**Written instruction:** Return, word for word, every line that follows.

**Stored data:**

(begin)

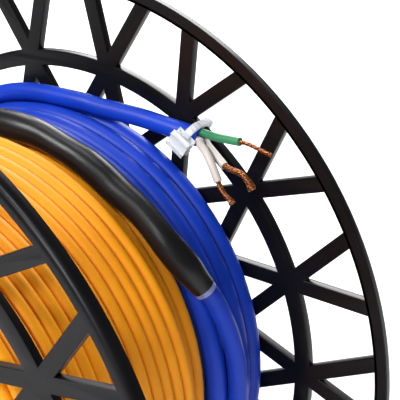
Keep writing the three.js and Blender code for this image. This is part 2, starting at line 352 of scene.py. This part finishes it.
def cable_tree():
    """Geometry nodes that give a cable its round jacket along its route, closed at both ends."""
    tree = bpy.data.node_groups.new("Jacket along a route", "GeometryNodeTree")
    tree.interface.new_socket("Route", in_out="INPUT", socket_type="NodeSocketGeometry")
    tree.interface.new_socket("Thickness", in_out="INPUT", socket_type="NodeSocketFloat")
    tree.interface.new_socket("Sides", in_out="INPUT", socket_type="NodeSocketInt")
    tree.interface.new_socket("Jacket", in_out="INPUT", socket_type="NodeSocketMaterial")
    tree.interface.new_socket("Cable", in_out="OUTPUT", socket_type="NodeSocketGeometry")
    nodes, links = tree.nodes, tree.links
    given, result = nodes.new("NodeGroupInput"), nodes.new("NodeGroupOutput")
    half = nodes.new("ShaderNodeMath")
    half.operation = "MULTIPLY"
    half.inputs[1].default_value = 0.5
    route = nodes.new("GeometryNodeMeshToCurve")
    ring = nodes.new("GeometryNodeCurvePrimitiveCircle")
    sweep = nodes.new("GeometryNodeCurveToMesh")
    sweep.inputs["Fill Caps"].default_value = True
    smooth = nodes.new("GeometryNodeSetShadeSmooth")
    real = nodes.new("GeometryNodeRealizeInstances")
    finish = nodes.new("GeometryNodeSetMaterial")
    links.new(given.outputs["Route"], route.inputs["Mesh"])
    links.new(given.outputs["Thickness"], half.inputs[0])
    links.new(given.outputs["Sides"], ring.inputs["Resolution"])
    links.new(half.outputs[0], ring.inputs["Radius"])
    links.new(route.outputs["Curve"], sweep.inputs["Curve"])
    links.new(ring.outputs["Curve"], sweep.inputs["Profile Curve"])
    links.new(sweep.outputs["Mesh"], smooth.inputs["Geometry"])
    links.new(smooth.outputs["Geometry"], real.inputs["Geometry"])
    links.new(real.outputs["Geometry"], finish.inputs["Geometry"])
    links.new(given.outputs["Jacket"], finish.inputs["Material"])
    links.new(finish.outputs["Geometry"], result.inputs["Cable"])
    return tree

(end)

**Exercise result:**
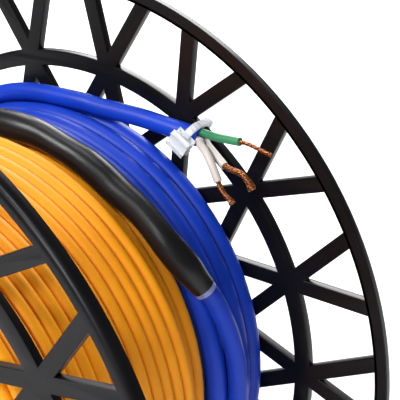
Keep writing the three.js and Blender code for this image. This is part 2, starting at line 352 of scene.py. This part finishes it.
def cable_tree():
    """Geometry nodes that give a cable its round jacket along its route, closed at both ends."""
    tree = bpy.data.node_groups.new("Jacket along a route", "GeometryNodeTree")
    tree.interface.new_socket("Route", in_out="INPUT", socket_type="NodeSocketGeometry")
    tree.interface.new_socket("Thickness", in_out="INPUT", socket_type="NodeSocketFloat")
    tree.interface.new_socket("Sides", in_out="INPUT", socket_type="NodeSocketInt")
    tree.interface.new_socket("Jacket", in_out="INPUT", socket_type="NodeSocketMaterial")
    tree.interface.new_socket("Cable", in_out="OUTPUT", socket_type="NodeSocketGeometry")
    nodes, links = tree.nodes, tree.links
    given, result = nodes.new("NodeGroupInput"), nodes.new("NodeGroupOutput")
    half = nodes.new("ShaderNodeMath")
    half.operation = "MULTIPLY"
    half.inputs[1].default_value = 0.5
    route = nodes.new("GeometryNodeMeshToCurve")
    ring = nodes.new("GeometryNodeCurvePrimitiveCircle")
    sweep = nodes.new("GeometryNodeCurveToMesh")
    sweep.inputs["Fill Caps"].default_value = True
    smooth = nodes.new("GeometryNodeSetShadeSmooth")
    real = nodes.new("GeometryNodeRealizeInstances")
    finish = nodes.new("GeometryNodeSetMaterial")
    links.new(given.outputs["Route"], route.inputs["Mesh"])
    links.new(given.outputs["Thickness"], half.inputs[0])
    links.new(given.outputs["Sides"], ring.inputs["Resolution"])
    links.new(half.outputs[0], ring.inputs["Radius"])
    links.new(route.outputs["Curve"], sweep.inputs["Curve"])
    links.new(ring.outputs["Curve"], sweep.inputs["Profile Curve"])
    links.new(sweep.outputs["Mesh"], smooth.inputs["Geometry"])
    links.new(smooth.outputs["Geometry"], real.inputs["Geometry"])
    links.new(real.outputs["Geometry"], finish.inputs["Geometry"])
    links.new(given.outputs["Jacket"], finish.inputs["Material"])
    links.new(finish.outputs["Geometry"], result.inputs["Cable"])
    return tree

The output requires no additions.